I think that by and large in parenting we repeat the experiences that we had ourselves as children. If we were lucky enough to recieve love and care from our parents then the chances are that we will repeat this style of parenting with our own children. Conversely if a child is abused/neglected/subjected to inconsistent parenting etc etc then they are more than likley to repeat that experience when they in turn become parents.....the cycle of deprivation if you like. I know there are excptions to this but in the main I believe that this is what happens. I have worked with many abusing parents over the years and I have yet to meet one who was not abused themselves as a child. It can be either parent though I think men are more often the perpetrators of violence to children (and in particular step parents) and in many cases women "fail to protect" which was the case with baby P. So the victim turns perpetrator and this is true in cases of physical harm, emotional abuse and sexual abuse. So the wheel keeps turning and I don't think anyone knows how to break into that cycle.

Politicians of various hues have tried and failed to effect any change in this cyle of deprivation. Efforts have been made to alleviate poverty (to some extent) and parenting classes etc but these in my view do not even begin to effect any meaningful change. I firmly believe that we can only give what we have received, and if we have not been properly cared for ourselves then
the odds are stacked against us when it is our turn to parent. I have seen this situation again and again and yes I know it's an argument in favour of the dangers of insecure attachments but that is what I believe, rightly or wrongly.

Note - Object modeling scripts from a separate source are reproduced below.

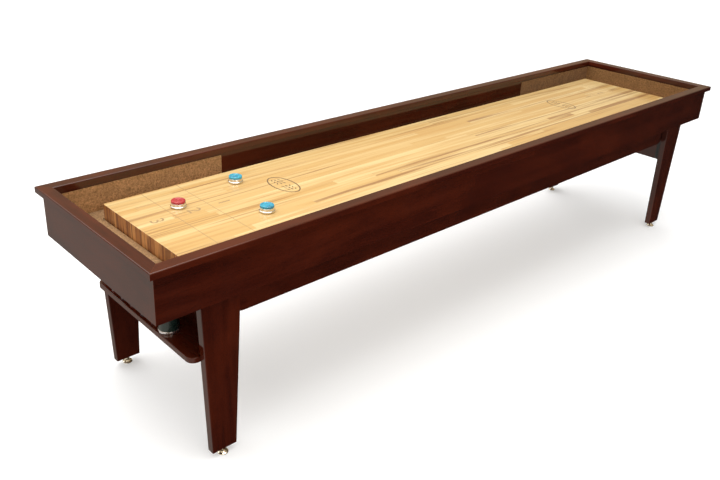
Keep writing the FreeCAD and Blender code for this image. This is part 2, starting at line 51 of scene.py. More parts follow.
# ------------------------------------------------------------------ shader graph helper
class Graph:
    """A shader node tree, with one short call for each kind of node used here."""

    def __init__(self, owner):
        """Start an empty tree, on a new material of the given name or on a world."""
        if isinstance(owner, str):
            owner = bpy.data.materials.new(owner)
        self.owner = owner
        owner.use_nodes = True
        self.tree = owner.node_tree
        self.tree.nodes.clear()
        kind = "World" if isinstance(owner, bpy.types.World) else "Material"
        self.output = self.tree.nodes.new("ShaderNodeOutput" + kind)

    def node(self, kind, inputs=None, **settings):
        node = self.tree.nodes.new(kind)
        for key, value in settings.items():
            setattr(node, key, value)
        for key, value in (inputs or {}).items():
            if isinstance(value, bpy.types.NodeSocket):
                self.tree.links.new(value, node.inputs[key])
            elif value is not None:
                node.inputs[key].default_value = value
        return node

    def math(self, operation, a, b=None):
        return self.node("ShaderNodeMath", {0: a, 1: b}, operation=operation).outputs[0]

    def coords(self):
        return self.node("ShaderNodeTexCoord").outputs["Object"]

    def split(self, vector):
        return self.node("ShaderNodeSeparateXYZ", {0: vector}).outputs

    def join(self, x, y, z):
        return self.node("ShaderNodeCombineXYZ", {0: x, 1: y, 2: z}).outputs[0]

    def stretch(self, vector, scale, offset=(0, 0, 0)):
        inputs = {"Vector": vector, "Scale": scale, "Location": offset}
        return self.node("ShaderNodeMapping", inputs).outputs[0]

    def noise(self, vector, scale=1.0, detail=3.0, rough=0.5, twist=0.0):
        inputs = {"Vector": vector, "Scale": scale, "Detail": detail, "Roughness": rough,
                  "Distortion": twist}
        return self.node("ShaderNodeTexNoise", inputs).outputs["Fac"]

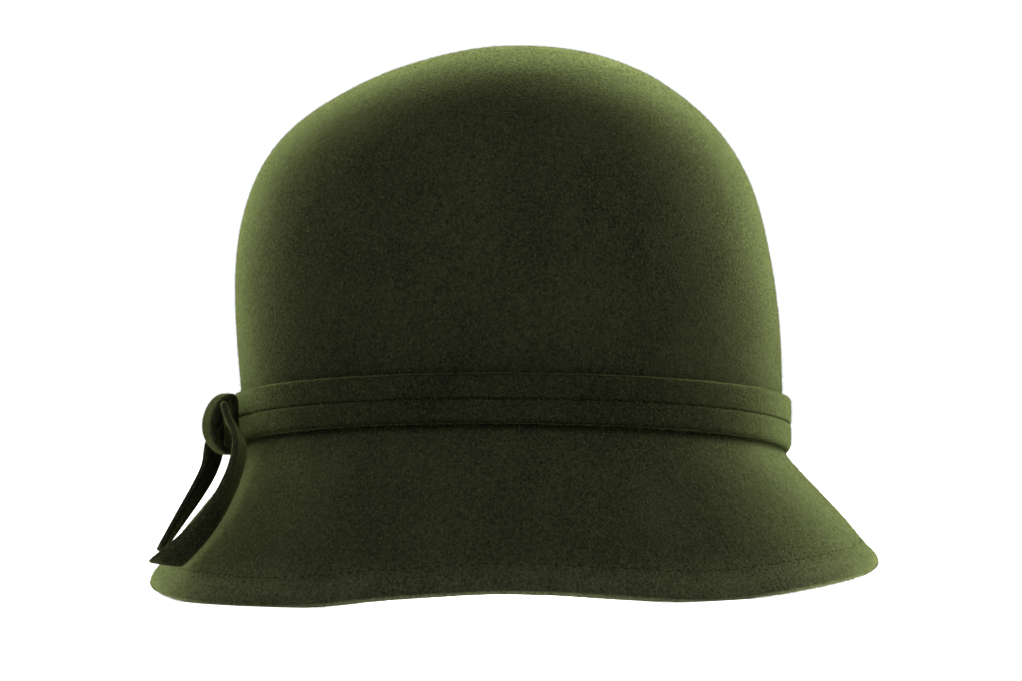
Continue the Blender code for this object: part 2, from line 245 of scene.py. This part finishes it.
class HatStitching(bpy.types.PropertyGroup):
    """The thread of the hem and the band."""

    pitch: FloatProperty(
        name="Pitch", description="From one stitch to the next", subtype="DISTANCE", unit="LENGTH",
        min=0.001, max=0.01, default=0.0034, precision=5,
    )
    length: FloatProperty(
        name="Length", description="Length of one stitch", subtype="DISTANCE", unit="LENGTH",
        min=0.0005, max=0.01, default=0.0027, precision=5,
    )
    thickness: FloatProperty(
        name="Thickness", description="Thickness of the thread", subtype="DISTANCE", unit="LENGTH",
        min=0.0001, max=0.001, default=0.00036, precision=5,
    )
    hem_width: FloatProperty(
        name="Hem width", description="From the brim's edge to its stitches", subtype="DISTANCE",
        unit="LENGTH", min=0.002, max=0.02, default=0.0082, precision=5,
    )
    colour: FloatVectorProperty(
        name="Thread", description="Colour of the thread", subtype="COLOR", size=3, min=0.0, max=1.0,
        default=(0.0036, 0.0042, 0.0022),
    )


class HatStage(bpy.types.PropertyGroup):
    """Floor, lights and camera."""

    floor: FloatVectorProperty(
        name="Floor", description="Colour of the floor", subtype="COLOR", size=3, min=0.0, max=1.0,
        default=(0.95, 0.95, 0.95),
    )
    surround: FloatProperty(
        name="Surround", description="Brightness of the white surround", min=0.0, default=1.1,
    )
    lens: FloatProperty(
        name="Lens", description="Focal length of the camera", subtype="DISTANCE_CAMERA", min=10.0,
        default=172.0,
    )


def select_only(*things):
    """Deselects everything, then selects these objects, the first of them active."""
    if bpy.context.object and bpy.context.object.mode != "OBJECT":
        bpy.ops.object.mode_set(mode="OBJECT")
    bpy.ops.object.select_all(action="DESELECT")
    for thing in things:
        thing.select_set(True)
    bpy.context.view_layer.objects.active = things[0]


def start_from_node(node, name):
    """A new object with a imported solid's faces, merged and turned back into quads."""
    select_only(frame["nodes"][node])
    bpy.ops.object.duplicate()
    piece = bpy.context.object
    piece.name = name
    piece.data.name = name
    bpy.ops.object.parent_clear(type="CLEAR_KEEP_TRANSFORM")
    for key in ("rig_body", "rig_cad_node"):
        del piece[key]
    bpy.ops.object.mode_set(mode="EDIT")
    bpy.ops.mesh.select_all(action="SELECT")
    bpy.ops.mesh.remove_doubles(threshold=MERGE_REACH)
    bpy.ops.mesh.tris_convert_to_quads(face_threshold=QUAD_ANGLE, shape_threshold=QUAD_ANGLE)
    bpy.ops.object.mode_set(mode="OBJECT")
    piece.data.materials.clear()
    return piece


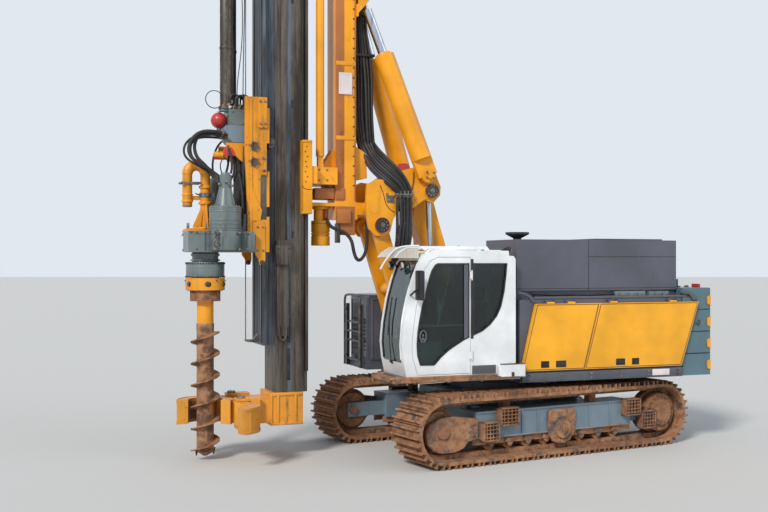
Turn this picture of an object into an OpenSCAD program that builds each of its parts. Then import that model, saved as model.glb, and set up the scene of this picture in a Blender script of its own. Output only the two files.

I realise of course that many new parents are intent upon not repeating the mistakes made by their parents, and that is a positive thing of course. I am talking here of children who were neglected/abused as children. It matters not whether those children remained with their birth family or were removed and entered the care system, because the emotional harm perpetrated upon them at an early age will effect them throughout their lifetime to a greater or lesser extent. I actually didn't mean this to be about attachment but it isn't really possible to enter into this debate and divorce attachment difficulties from the causes of child abus/neglect.

I actually find it all very depressing because I cannot see any way to break into the cycle and prevent harm being passed from generation to generation.

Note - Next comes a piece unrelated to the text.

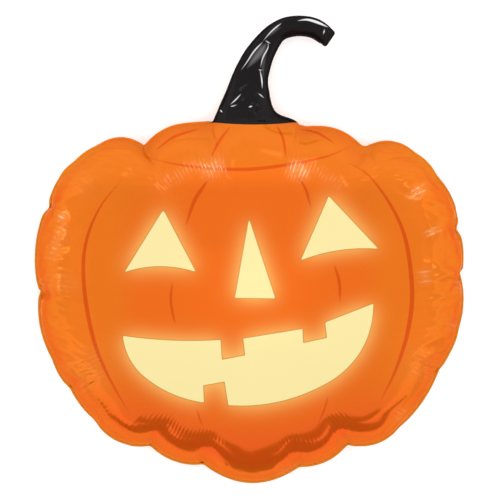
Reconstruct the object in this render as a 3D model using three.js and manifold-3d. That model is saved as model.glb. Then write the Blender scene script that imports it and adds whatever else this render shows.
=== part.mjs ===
// Pumpkin-shaped foil balloon, lying on its back with the face side up.
//
// Millimetres, +Z up, +Y towards the stem. Two sheets of film are welded together round their
// outline, so the filled envelope is a deep pillow that closes on a thin flat rim. The extra film
// gathers at puckers along the weld and bulges between them. The curled stem is part of the same
// envelope. The origin ends up under the middle of the balloon, on the surface that it lies on.

import * as THREE from 'three';
import { mergeVertices } from 'three/addons/utils/BufferGeometryUtils.js';
import Module from 'manifold-3d';

const wasm = await Module();
wasm.setup();

// ---- Driving dimensions ---------------------------------------------------------------------

const BODY_DEPTH = 330;            // front to back through the middle of the filled body
const WELD_WIDTH = 5;              // flat rim outside the weld line
const WELD_THICKNESS = 1.2;        // both films and the weld, drawn thick enough to hold
const REST_FLAT = 3;               // how far the back is pressed in, which leaves a flat spot

// Puckers of the weld, anticlockwise from the right-hand side: x, y from the middle of the body,
// and how far the rim bulges outward on the stretch from this pucker to the next one.
const PUCKERS = [
  [336, 37, 5], [332, 120, 8], [297, 200, 4], [264, 235, 14],            // right shoulder
  [187, 245, 0], [178, 247, 13], [90, 276, 5], [-69, 280, 16],           // lid, either side of stem
  [-167, 246, 14], [-242, 246, 3], [-277, 221, 3], [-300, 196, 3],       // left shoulder
  [-317, 152, 2], [-331, 123, 7], [-332, 15, 9], [-311, -90, 4],         // left side
  [-283, -136, 3], [-247, -184, 16], [-157, -226, 11], [-72, -256, 28],  // underside, left
  [80, -260, 11], [156, -224, 14], [239, -197, 7],                       // underside, right
  [300, -108, 1], [318, -80, 2], [332, -40, 5],                          // right side
];
const SEAM_STEP = 11;              // spacing of the points along the weld
const RINGS = 8;                   // rings from the middle of each face out to the weld
const PUCKER_PINCH = 0.3;          // share of the height that a pucker takes off beside the weld
const PUCKER_REACH = 0.72;         // where the puckers start, as a share of the way out
const SMOOTH_SPAN = 6;             // weld points averaged each way for the shape between puckers

// Centre line of the stem from inside the body to the tip: x, y and half its width.
const STEM = [
  [9, 256, 79], [8, 286, 65], [1, 300, 50], [-3, 315, 43], [-1, 345, 30], [5, 366, 24],
  [18, 394, 20], [43, 425, 17], [72, 435, 16], [103, 432, 16], [127, 416, 15],
];
const STEM_ROOT_ROUNDNESS = 0.66;  // thickness over width where the stem leaves the body
const STEM_ROUNDNESS = 0.92;       // the same in its narrow part, which fills to a tube
const STEM_SQUARE = [0.35, 0.55];  // share of its length over which level sections turn square to it
const STEM_TIP = 0.1;              // last share of its length, which closes like a pillow's end
const STEM_SIDES = 20;
const STEM_STEPS = 26;

// ---- Helpers --------------------------------------------------------------------------------

// A closed three.js geometry as a manifold solid: shared vertices merged, collapsed faces dropped.
function toSolid(geometry) {
  geometry.deleteAttribute('normal');
  geometry.deleteAttribute('uv');
  const merged = mergeVertices(geometry, 1e-4);
  const index = merged.index.array;
  const faces = [];
  for (let i = 0; i < index.length; i += 3) {
    const [a, b, c] = [index[i], index[i + 1], index[i + 2]];
    if (a !== b && b !== c && c !== a) faces.push(a, b, c);
  }
  return new wasm.Manifold(new wasm.Mesh({
    numProp: 3,
    vertProperties: new Float32Array(merged.attributes.position.array),
    triVerts: new Uint32Array(faces),
  }));
}

function toGeometry(solid) {
  const mesh = solid.getMesh();
  const geometry = new THREE.BufferGeometry();
  geometry.setAttribute('position', new THREE.BufferAttribute(mesh.vertProperties, 3));
  geometry.setIndex(new THREE.BufferAttribute(mesh.triVerts, 1));
  geometry.computeVertexNormals();
  return geometry;
}

// Height of a filled round envelope of two flat sheets over its middle plane, 1 in the middle and
// 0 at the weld. This is the mylar balloon curve, the integral of s*s / sqrt(1 - s^4) from t to 1,
// taken with s = sin(a), which leaves s*s / sqrt(1 + s*s) to sum.
function pillowHeight(t) {
  const sum = (from) => {
    const steps = 60;
    const width = (Math.PI / 2 - from) / steps;
    let total = 0;
    for (let i = 0; i < steps; i++) {
      const s = Math.sin(from + (i + 0.5) * width);
      total += (s * s / Math.sqrt(1 + s * s)) * width;
    }
    return total;
  };
  return sum(Math.asin(Math.min(1, t))) / sum(0);
}

// ---- Weld line ------------------------------------------------------------------------------

// Points round the rim. Each carries how near it is to a pucker, from 0 midway to 1 on it.
function seamPoints() {
  const points = [];
  PUCKERS.forEach(([x, y, bulge], i) => {
    const from = new THREE.Vector2(x, y);
    const [nextX, nextY] = PUCKERS[(i + 1) % PUCKERS.length];
    const chord = new THREE.Vector2(nextX, nextY).sub(from);
    const outward = new THREE.Vector2(chord.y, -chord.x).normalize();
    const steps = Math.max(1, Math.round(chord.length() / SEAM_STEP));
    for (let k = 0; k < steps; k++) {
      const along = k / steps;
      const arch = 4 * along * (1 - along);
      const at = from.clone().addScaledVector(chord, along).addScaledVector(outward, bulge * arch);
      points.push({ at, pucker: (1 - arch) ** 2 });
    }
  });
  return points;
}

// The same rim with its puckers averaged away, which the body follows nearer its middle.
function smoothed(points) {
  return points.map((_, i) => {
    const mean = new THREE.Vector2();
    for (let k = -SMOOTH_SPAN; k <= SMOOTH_SPAN; k++) {
      mean.add(points[(i + k + points.length) % points.length].at);
    }
    return mean.divideScalar(2 * SMOOTH_SPAN + 1);
  });
}

// ---- Body -----------------------------------------------------------------------------------

// The pillow starts as a lathe with one column of points for each point of the rim. Every column
// is then stretched out to its own rim point.
function bodyGeometry() {
  const seam = seamPoints();
  const round = smoothed(seam);
  const halfDepth = BODY_DEPTH / 2;

  const profile = [];
  for (let ring = -RINGS; ring <= RINGS; ring++) {
    const share = Math.sin((Math.PI / 2) * (1 - Math.abs(ring) / RINGS));
    profile.push({ share, side: Math.sign(ring) });
  }
  // Ring 0 is the outer edge of the rim, with the weld line's two faces either side of it.
  profile[RINGS] = { share: 1, side: 0 };
  profile.splice(RINGS, 0, { share: 1, side: -1 });
  profile.splice(RINGS + 2, 0, { share: 1, side: 1 });

  const lathe = new THREE.LatheGeometry(
    profile.map(({ share }, j) => new THREE.Vector2(share, j)),
    seam.length,
  );
  const position = lathe.attributes.position;

  for (let i = 0; i <= seam.length; i++) {
    const { at, pucker } = seam[i % seam.length];
    const smooth = round[i % seam.length];
    profile.forEach(({ share, side }, j) => {
      const blend = THREE.MathUtils.smoothstep(share, PUCKER_REACH, 1);
      const rim = smooth.clone().lerp(at, blend);
      const reach = side === 0 ? rim.length() : rim.length() - WELD_WIDTH;
      const point = rim.setLength(reach * share);
      const pinch = 1 - PUCKER_PINCH * blend * pucker;
      const filled = Math.max(halfDepth * pillowHeight(share) * pinch, WELD_THICKNESS / 2);
      const height = Math.max(side * filled, REST_FLAT - halfDepth);
      position.setXYZ(i * profile.length + j, point.x, point.y, height);
    });
  }
  return lathe;
}

// ---- Stem -----------------------------------------------------------------------------------

// A unit cylinder bent along the centre line. The curve's third coordinate is the half-width. The
// wide root's sections stay level, so that they don't fold over each other where the line bends.
function stemGeometry() {
  const curve = new THREE.CatmullRomCurve3(STEM.map((p) => new THREE.Vector3(...p)));
  const cylinder = new THREE.CylinderGeometry(1, 1, 1, STEM_SIDES, STEM_STEPS);
  const position = cylinder.attributes.position;
  for (let i = 0; i < position.count; i++) {
    const along = position.getY(i) + 0.5;
    const centre = curve.getPoint(along);
    const ahead = curve.getTangent(along);
    const square = new THREE.Vector2(ahead.y, -ahead.x).normalize();
    const turned = THREE.MathUtils.smoothstep(along, ...STEM_SQUARE);
    const sideways = new THREE.Vector2(1, 0).lerp(square, turned).normalize();
    const halfWidth = centre.z;
    const roundness = THREE.MathUtils.lerp(
      STEM_ROOT_ROUNDNESS, STEM_ROUNDNESS, THREE.MathUtils.smoothstep(along, 0, 0.5),
    );
    const closing = Math.max(0, (along - 1 + STEM_TIP) / STEM_TIP);
    const fullness = Math.sqrt(Math.max(0.01, 1 - closing * closing));
    const across = position.getX(i) * halfWidth;
    const height = position.getZ(i) * halfWidth * roundness * fullness;
    position.setXYZ(i, centre.x + sideways.x * across, centre.y + sideways.y * across, height);
  }
  return cylinder;
}

// ---- Assembly -------------------------------------------------------------------------------

const envelope = toGeometry(toSolid(bodyGeometry()).add(toSolid(stemGeometry())));
envelope.computeBoundingBox();
const middle = envelope.boundingBox.getCenter(new THREE.Vector3());
envelope.translate(-middle.x, -middle.y, -envelope.boundingBox.min.z);

const orangeFoil = new THREE.MeshStandardMaterial({ color: 0xf58220, roughness: 0.25, metalness: 0.3 });
const balloon = new THREE.Mesh(envelope, orangeFoil);
balloon.name = 'foil_balloon';

const model = new THREE.Group();
model.add(balloon);

export default model;
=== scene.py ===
# Pumpkin-shaped foil balloon, lying on its back with the printed side up.
#
# Metres, +Z up, +Y towards the stem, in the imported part's frame. The balloon is one closed skin of
# film: two equal sheets welded together round their outline, stem included, and blown up. The film
# is laid out a little too wide round its rim, as a flat sheet is once it is filled, and a cloth
# simulation turns the spare width into puckers and crimps. The filled film is then brought back to
# its measured outline and depth, gets its weld and long folds, and is printed.

import math
from functools import partial

import bmesh
import bpy
import numpy as np
from bpy.props import FloatProperty, FloatVectorProperty, IntProperty, PointerProperty
from bpy.types import Operator, Panel, PropertyGroup
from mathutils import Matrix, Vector, noise


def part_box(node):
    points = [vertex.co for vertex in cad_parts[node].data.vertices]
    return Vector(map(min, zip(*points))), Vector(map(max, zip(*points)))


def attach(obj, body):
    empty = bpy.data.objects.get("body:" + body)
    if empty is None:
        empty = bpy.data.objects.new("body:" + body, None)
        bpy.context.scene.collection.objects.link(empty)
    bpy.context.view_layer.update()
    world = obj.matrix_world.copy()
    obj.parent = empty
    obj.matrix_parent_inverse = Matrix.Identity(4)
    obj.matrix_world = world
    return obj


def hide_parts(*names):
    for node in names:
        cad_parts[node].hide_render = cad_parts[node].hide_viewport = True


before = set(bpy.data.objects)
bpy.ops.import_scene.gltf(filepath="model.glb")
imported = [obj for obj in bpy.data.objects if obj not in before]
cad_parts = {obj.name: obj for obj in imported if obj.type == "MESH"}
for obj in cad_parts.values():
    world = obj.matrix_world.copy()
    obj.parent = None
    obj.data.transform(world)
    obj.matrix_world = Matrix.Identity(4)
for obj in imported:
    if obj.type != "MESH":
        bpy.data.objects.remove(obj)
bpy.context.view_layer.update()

bl_info = {
    "name": "Pumpkin Foil Balloon",
    "version": (1, 0, 0),
    "blender": (4, 5, 0),
    "location": "View3D > Sidebar > Balloon",
    "description": "A filled foil balloon in the shape of a pumpkin with a lantern face",
    "category": "Add Mesh",
}

# ---- Driving dimensions ---------------------------------------------------------------------
# Millimetres from the middle of the body, x to the right and y towards the stem.

NODE = "foil_balloon"
MM = 0.001
BODY_MIDDLE = (-0.34, -82.6, 162.0)    # the body's middle in the part's frame
REST_FLAT = 3.0                        # how far the back is pressed flat where it lies

# Puckers of the weld, anticlockwise from the right-hand side: x, y, and how far the rim bulges
# outward on the stretch from this pucker to the next one.
PUCKERS = [
    (336, 37, 5), (332, 120, 8), (297, 200, 4), (264, 235, 14),            # right shoulder
    (187, 245, 0), (178, 247, 13), (90, 276, 5), (-69, 280, 16),           # lid, by the stem
    (-167, 246, 14), (-242, 246, 3), (-277, 221, 3), (-300, 196, 3),       # left shoulder
    (-317, 152, 2), (-331, 123, 7), (-332, 15, 9), (-311, -90, 4),         # left side
    (-283, -136, 3), (-247, -184, 16), (-157, -226, 11), (-72, -256, 28),  # underside, left
    (80, -260, 11), (156, -224, 14), (239, -197, 7),                       # underside, right
    (300, -108, 1), (318, -80, 2), (332, -40, 5),                          # right side
]

# Centre line of the stem from inside the body to the tip: x, y and half its width.
STEM = [
    (9, 256, 80), (7, 286, 67), (-1, 300, 53), (-4, 315, 44), (-1, 345, 30), (5, 366, 24),
    (18, 394, 20), (43, 425, 17), (72, 435, 16), (103, 432, 16), (127, 416, 15),
]
STEM_ROOT = ((-57, 285), (76, 285))    # where the stem's two edges meet the body
STEM_ROOT_SAG = 4.0                    # the root line hangs this far below its two ends
STEM_ROUNDNESS = (0.68, 0.92)          # thickness over width, at the root and in the narrow part
STEM_TIP = 26.0                        # length of the tip, which closes like a pillow's end
STEM_STEP = 6.5                        # spacing of the stem's sections
STEM_SQUARE = (0.35, 0.55)             # share over which level sections turn square to the line

# The printed face, anticlockwise: corners, and how far each edge bulges outward.
FACE = {
    "left eye": [(-133, 145, 0), (-193, 48, -9), (-82, 48, 0)],
    "nose": [(0, 131, 0), (-22, 8, 0), (41, 7, 0)],
    "right eye": [(124, 166, 0), (80, 66, -7), (201, 84, 0)],
    "mouth": [
        (-196, -51, 6), (-167, -111, 8), (-70, -155, 0), (-71, -128, 0), (-38, -122, 0),
        (-32, -159, 13), (129, -120, 18), (193, -1, 0), (118, -30, 0), (121, -54, 0),
        (84, -62, 0), (83, -40, 0), (-9, -55, 0), (-6, -81, 0), (-42, -88, 0), (-44, -57, -4),
    ],
}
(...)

Would be really interested in other's views on this.

wahwah · 11/09/2009 21:31

Good question. I have been fortunate in knowing a fair number of people who have 'broken the cycle'. Most of them felt that the abuse was connected to their parents' difficulties and that they were not deserving. They had got this sense from somewhere (a parent / neighbour /grandparent) and this had enabled them not to identify with the abuser. I wonder if it's something to do with this process building resilience.

edam · 11/09/2009 21:31

It is the job of MPs to hold the authorities to account. And to look into the complaints of constituents. And to be the voice of the powerless - helping to redress the balance a tiny bit in disputes with, for example, housing associations.

John Hemming is doing his job to the best of his ability. Wish I could say the same for all MPs - or all social workers.

It is extremely worrying when you have a bunch of people with power - and the powers of a social worker are particularly frightening - who resist any examination of their behaviour or practice.